店内は薄暗かったけど、マスターは優しくて、特に何を話したか覚えてないけど、そこからたまに通うようになった。
本当に様々なことに疲れていて、未来も不確かで、どうやって生きていったらいいかわからなかった。本当はダメだと思うんだけど、ある日あんまりにも悲観する僕に、お守りだと言ってマスターが精神安定剤をくれたこともある。
マスターの恋人は僕と同年代で、その頃からたまに遊ぶようになった。亡くなった時も連絡がきたので、あわてて会いに行った。
マスターの最期の言葉は「頑張って生きろよ。さらば」だったと言っていた。
皆、その子がマスターの家に一緒に住んでいたことを知っていたから今後のことを心配していた。
とりあえず追い出されないことを知って安心したけど、でもこれが異性との結婚だったらこんなことで心配しないのになと思った。彼らは15年以上も一緒にいたのに、家族じゃないないなんて、一体誰に裁けるだろう。
20代の僕は仕事を辞めて、部屋のものを全部売って世界一周に出て、そこから長い間地元には帰らなかった。

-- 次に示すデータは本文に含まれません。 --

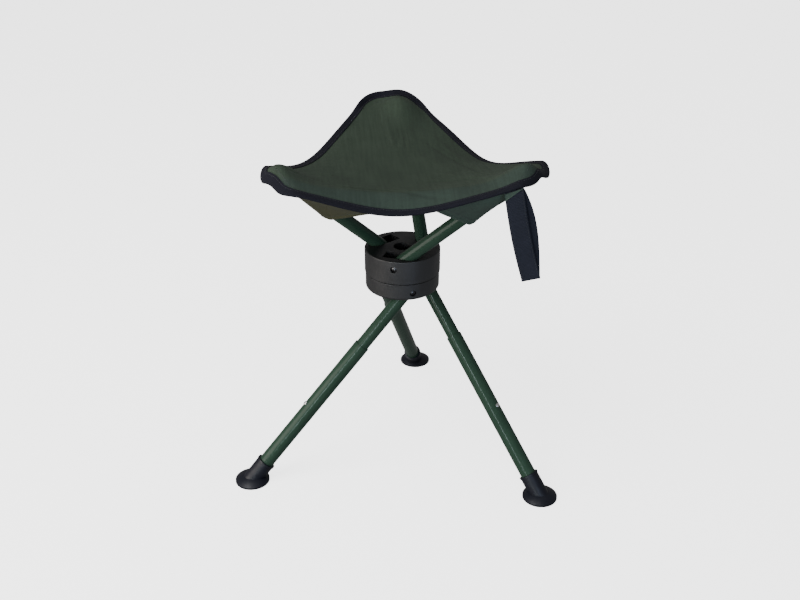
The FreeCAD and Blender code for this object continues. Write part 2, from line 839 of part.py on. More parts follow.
def crossing(line, other):
    """Point of the plan where two lines cross, each given by its normal and distance."""
    (normal, distance), (next_normal, next_distance) = line, other
    along = UP.cross(normal)
    return normal * distance + along * ((next_distance - normal.dot(next_normal) * distance)
                                        / along.dot(next_normal))


def plan_outline(inset):
    """Closed wire of the seat's outline in the plan, drawn in by an inset."""
    lines = []
    for index in range(COPIES):
        lines.append((plan_direction(corner_angle(index)), corner_size(index, "reach") - inset))
        lines.append((plan_direction(edge_angle(index)), edge_size(index, "inradius") - inset))
    rounding = size("outline_rounding") - inset
    bends = []
    for number, line in enumerate(lines):
        normal = line[0]
        next_normal = lines[(number + 1) % len(lines)][0]
        corner = crossing(line, lines[(number + 1) % len(lines)])
        middle = (normal + next_normal).normalize()
        centre = corner - middle * (rounding / middle.dot(normal))
        bends.append((centre + normal * rounding, centre + middle * rounding,
                      centre + next_normal * rounding))
    edges = []
    for number, (start, middle, end) in enumerate(bends):
        edges.append(Part.makeLine(bends[number - 1][2], start))
        edges.append(Part.Arc(start, middle, end).toShape())
    return Part.Wire(edges)


def plan_prism(inset):
    """Upright prism of the seat's outline, drawn in by an inset."""
    return Part.Face(plan_outline(inset)).extrude(UP * 2 * size("seat_height"))


def feature(label, shape, place):
    item = doc.addObject("Part::Feature", label)
    item.Shape = shape
    item.Placement = place
    node(item, label)


def make_seat():
    """Cloth panel, and the tape folded over its edge."""
    depth = size("cloth_thickness")
    cover = size("tape_cover")
    panel = cloth_slab(0, depth).common(plan_prism(0))
    feature("seat_panel", panel.Solids[0], turned(0))
    ring = plan_prism(-cover).cut(plan_prism(size("tape_width")))
    tape = cloth_slab(cover, depth + 2 * cover).common(ring).cut(panel)
    feature("seat_binding", tape.Solids[0], turned(0))


def pocket_section(index, station):
    """Closed section of a corner's pocket across its arm: a vee, round under the tube."""
    across = UP.cross(plan_direction(ARM_TURN + index * STEP_TURN))
    foot = beside_arm(index, station)
    cross_line = Part.makeLine(foot - across * size("bowl_radius"), foot + across * size("bowl_radius"))
    seams = Part.Face(plan_outline(size("pocket_seam_inset"))).common(cross_line)
    ways = sorted(across.dot(seam.Point - foot) for seam in seams.Vertexes)
    below = size("cloth_thickness + tape_cover + pocket_gap")
    ends = [(way, cloth_height(foot + across * way) - below) for way in ways]
    thickness = size("pocket_thickness")
    tip = size("arm_pivot_reach + arm_length * sin(arm_tilt * 1deg)")
    girth = size("(tube_radius + pocket_gap) / sin(arm_tilt * 1deg)")
    run = min(station, tip) - size("arm_pivot_reach")
    bottom = size(ARM_PIVOT_HEIGHT) + run / math.tan(math.radians(size("arm_tilt"))) - girth
    past = max(station - tip, 0) / (pocket_end(index) - tip)
    hem_share = max(tip - station, 0) / (tip - size("pocket_hem_station"))
    closed = min(height for way, height in ends) - size("pocket_gap") - thickness
    bottom += (closed - bottom) * past ** 2 - size("pocket_hem_slack") * hem_share
    half = size("tube_radius") * (1 - past / 2)
    inner = vee(ends, bottom, half)
    points = [foot + across * way + UP * height for way, height in inner]
    under = [point - UP * thickness for point in reversed(points)]
    edges = []
    for chain in (points, under):
        edges.append(Part.makeLine(chain[0], chain[1]))
        edges.append(Part.Arc(chain[1], chain[2], chain[3]).toShape())
        edges.append(Part.makeLine(chain[3], chain[4]))
        edges.append(Part.makeLine(chain[4], under[0] if chain is points else points[0]))
    return Part.Wire(edges)


def vee(ends, bottom, half):
    """Five points of a vee: its ends, and an arc of a width at its bottom."""
    shoulder = bottom + half / 2
    return [ends[0], (-half, shoulder), (0, bottom), (half, shoulder), ends[1]]


def pocket_end(index):
    return corner_size(index, "reach") - size("pocket_end_inset")


def make_pockets():
    """Cloth pocket under each corner, open towards the hub, round the arm's tip."""
    hem = size("pocket_hem_station")
    for index in range(COPIES):
        step = (pocket_end(index) - hem) / POCKET_ROWS
        sections = [pocket_section(index, hem + step * row) for row in range(POCKET_ROWS + 1)]
        feature("corner_pocket_%d" % (index + 1), Part.makeLoft(sections, True, False), turned(0))


# Carry strap

def make_strap():
    """Webbing doubled to a flat loop, which hangs from the edge near the right corner."""
    thick = "(2 * strap_layer + strap_spacing)"
    outer = doc.addObject("Part::Box", "strap_outer")
    bind(outer, Length="strap_width", Width=thick, Height="strap_length")
    bend = doc.addObject("Part::Cylinder", "strap_bend")
    bind(bend, Radius=thick + " / 2", Height="strap_width")
    bend.Placement = FreeCAD.Placement(vector(0, size(thick) / 2, 0), FreeCAD.Rotation(SIDE, 90))
    inner = doc.addObject("Part::Box", "strap_inner")
    bind(inner, Length="strap_width + 2 * overrun", Width="strap_spacing", Height="strap_length + overrun")
    inner.Placement = FreeCAD.Placement(vector(-size("overrun"), size("strap_layer"), 0), FreeCAD.Rotation())
    inner_bend = doc.addObject("Part::Cylinder", "strap_inner_bend")
    bind(inner_bend, Radius="strap_spacing / 2", Height="strap_width + 2 * overrun")
    inner_bend.Placement = FreeCAD.Placement(vector(-size("overrun"), size(thick) / 2, 0),
                                             FreeCAD.Rotation(SIDE, 90))
    loop = cut("carry_strap", fuse("strap_solid", outer, bend),
               fuse("strap_space", inner, inner_bend))
    middle = vector(-size("strap_width") / 2, -size(thick) / 2, -size("strap_length"))
    lean = FreeCAD.Placement(vector(0, 0, 0), FreeCAD.Rotation(SIDE, -size("strap_slant")))
    front = EDGES.index("front")
    along = UP.cross(plan_direction(edge_angle(front)))
    reach = size("front_inradius - strap_inset")
    aside = reach * math.tan(math.radians(STEP_TURN / 2 - size("strap_corner_turn")))
    root = plan_direction(edge_angle(front)) * reach + along * aside
    slope = math.tan(math.radians(size("strap_slant")))
    half = size("strap_width") / 2
    free = min(cloth_height(root + along * way) - way * slope for way in (-half, 0, half))
    height = free - size("cloth_thickness + tape_cover + strap_edge_gap")
    quarter = FreeCAD.Rotation(vector(1, 0, 0), along)
    place = FreeCAD.Placement(root + UP * height, quarter)
    loop.Placement = place * lean * FreeCAD.Placement(middle, FreeCAD.Rotation())
    node(loop, "carry_strap")


make_lower_hub()
make_upper_hub()
make_pivot_screws("leg_pivot_screws", "0", LEG_PIVOT_HEIGHT, "hub_lower_radius", "leg_offset", 1, LEG_TURN)
make_pivot_screws("arm_pivot_screws", "arm_pivot_reach", ARM_PIVOT_HEIGHT, "hub_upper_radius",
                  "arm_offset", -1, ARM_TURN)
make_swivel_bolt()
make_swivel_nut()
make_ring("glide_washer", "glide_radius", "bolt_radius + running_gap", "glide_thickness", HUB_LOWER_TOP)
make_ring("head_washer", "washer_radius", "bolt_radius + running_gap", "washer_thickness",
          "hub_floor_gap + head_recess_depth - washer_thickness")
make_ring("nut_washer", "washer_radius", "bolt_radius + running_gap", "washer_thickness",
          HUB_UPPER_BASE + " + hub_upper_height - nut_recess_depth")
make_arms()
make_leg_tubes()
make_buttons()
make_springs()
make_feet()
make_seat()
make_pockets()
make_strap()

doc.recompute()
for item in doc.Objects:
    if "Invalid" in item.State or "Error" in item.State:
        raise RuntimeError("%s failed: %s" % (item.Label, item.State))
os.makedirs("parts", exist_ok=True)
for item in nodes:
    shape = item.Shape
    if shape.isNull() or not shape.isValid():
        raise RuntimeError("%s has no valid shape" % item.Label)
    print("%s: %d solids, %.1f mm3" % (item.Label, len(shape.Solids), shape.Volume))
    shape.exportStep("parts/%s.step" % item.Label)
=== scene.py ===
import math

import bpy
import numpy as np
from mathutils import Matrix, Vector


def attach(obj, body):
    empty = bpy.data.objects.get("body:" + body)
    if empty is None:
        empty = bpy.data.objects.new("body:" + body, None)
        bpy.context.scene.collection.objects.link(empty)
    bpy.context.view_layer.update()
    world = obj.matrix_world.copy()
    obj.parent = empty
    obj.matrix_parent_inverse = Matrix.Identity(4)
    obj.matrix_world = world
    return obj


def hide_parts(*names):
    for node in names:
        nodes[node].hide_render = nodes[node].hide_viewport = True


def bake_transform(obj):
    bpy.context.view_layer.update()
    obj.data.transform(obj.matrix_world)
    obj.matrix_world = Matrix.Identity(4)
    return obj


# Swivel tripod stool: the CAD's frame, dressed with cloth, tape, a strap and finishes

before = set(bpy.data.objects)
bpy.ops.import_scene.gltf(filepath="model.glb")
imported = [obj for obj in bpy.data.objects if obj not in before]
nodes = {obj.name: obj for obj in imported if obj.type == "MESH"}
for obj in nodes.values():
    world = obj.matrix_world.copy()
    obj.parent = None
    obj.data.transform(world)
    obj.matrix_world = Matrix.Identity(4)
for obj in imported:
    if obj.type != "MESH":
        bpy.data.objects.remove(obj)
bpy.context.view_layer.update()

# Seat's plan and heights, in metres and degrees
ARM_TURN = -5.64
CORNER_TURN = -11.26
STEP = 120
HALF_STEP = STEP // 2
BOWL = 0.212
SEAT_HEIGHT = 0.485
SAG = 0.040
ROUNDING = 0.042
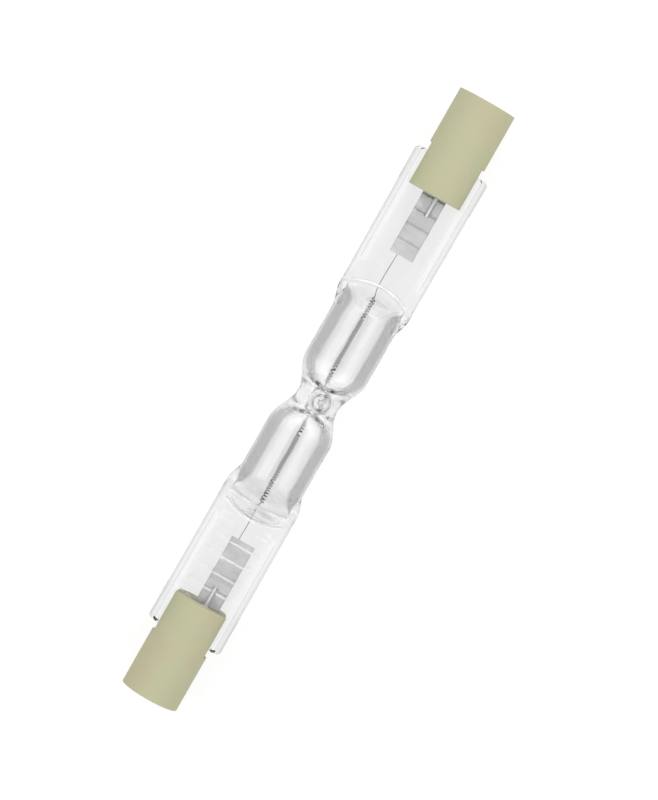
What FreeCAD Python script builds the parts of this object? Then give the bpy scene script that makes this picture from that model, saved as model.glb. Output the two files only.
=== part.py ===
import FreeCAD, Part
import math
import os
from FreeCAD import Vector

# Double-ended linear halogen lamp, in millimetres.
# The lamp lies along X with the flats of its two press seals level, and its sealed exhaust tip
# points up. Everything is modelled round the lamp's axis and then lifted, so that the two quartz
# chambers stand on z = 0. End a is at +X and end b at -X.

# Overall size
overall_length = 78.3

# Ceramic end caps
cap_diameter = 7.1
cap_length = 12.3
cap_slot_depth = 5.3
recess_diameter = 3.8
recess_depth = 1.7
lead_bore_diameter = 1.6

# Contacts in the caps. Their faces are 74.9 apart, which is what a holder for this lamp needs.
contact_head_diameter = 3.4
contact_head_thickness = 0.3
contact_shank_length = 2.4
contact_clearance = 0.02

# Quartz tube: two chambers with a waist between them
chamber_diameter = 7.9
chamber_wall = 1.0
waist_diameter = 5.28
waist_length = 8.6
waist_bore_diameter = 1.5
waist_bore_length = 1.4
shoulder_length = 2.6

# Where the tube is pressed flat: from press_lead before the gas space's end, which is measured
# from the lamp's middle
press_lead = 2.45
press_length = 3.3
pressed_core_width = 8.4
pressed_core_height = 2.4
cavity_end_width = 7.3
cavity_end_height = 0.24
cavity_reach = 14.75
cavity_end_bow = 0.92

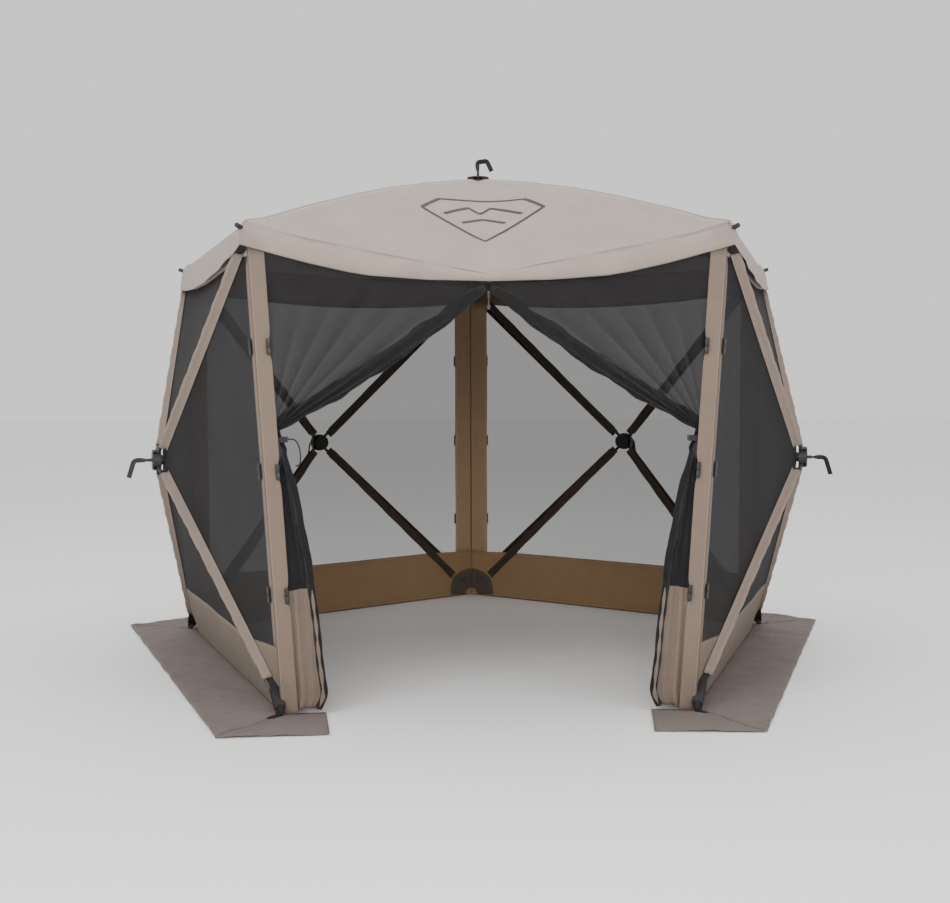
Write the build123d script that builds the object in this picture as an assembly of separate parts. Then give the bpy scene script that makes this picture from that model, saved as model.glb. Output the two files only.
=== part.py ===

何人もの人に出会って、話したり、泣いたり、もう会わなくなったりした。人生で知り合った何人かは亡くなった。
あったけれど、触れたけれど、今は形を変えて別のものになったもの。もしかしてそれは自分だったかも知れない。僕はたまたま生き延びて、今日を生きている。
前に生産性がないとか、そんな話もあったけど、何も残さない人なんていない。バーで会った人はみんな笑顔で、どこか寂しそうで、そして自分の人生を懸命に生きていた。
今幸せだなって本当に思うけど、悲しみが、喜びで見えなくなってしまわぬようにしたいなと思う。その傷跡からじゃないと、見えないものがきっとある。
マスターが亡くなった冬、バーからの帰り道、街の冷えた風があまりに澄んでいて、息が白くて、目を閉じるとそのまんま星空に溶けていってしまいそうだった。
今でもたまに、ぐっと目を閉じて宇宙にいるような想像をしてみる。まだ行ったことのない向こう側で、喜びや悲しみが届かない星の流れを見つめている。
僕は今日を生き延びている。でも、抱えきれずにこぼれ落ちたものの何かが、忘れてしまってもう思い出せない寂しさが、まるで亡霊のように、あの冬の日の冷えた街のどこかに、まだいる気がする。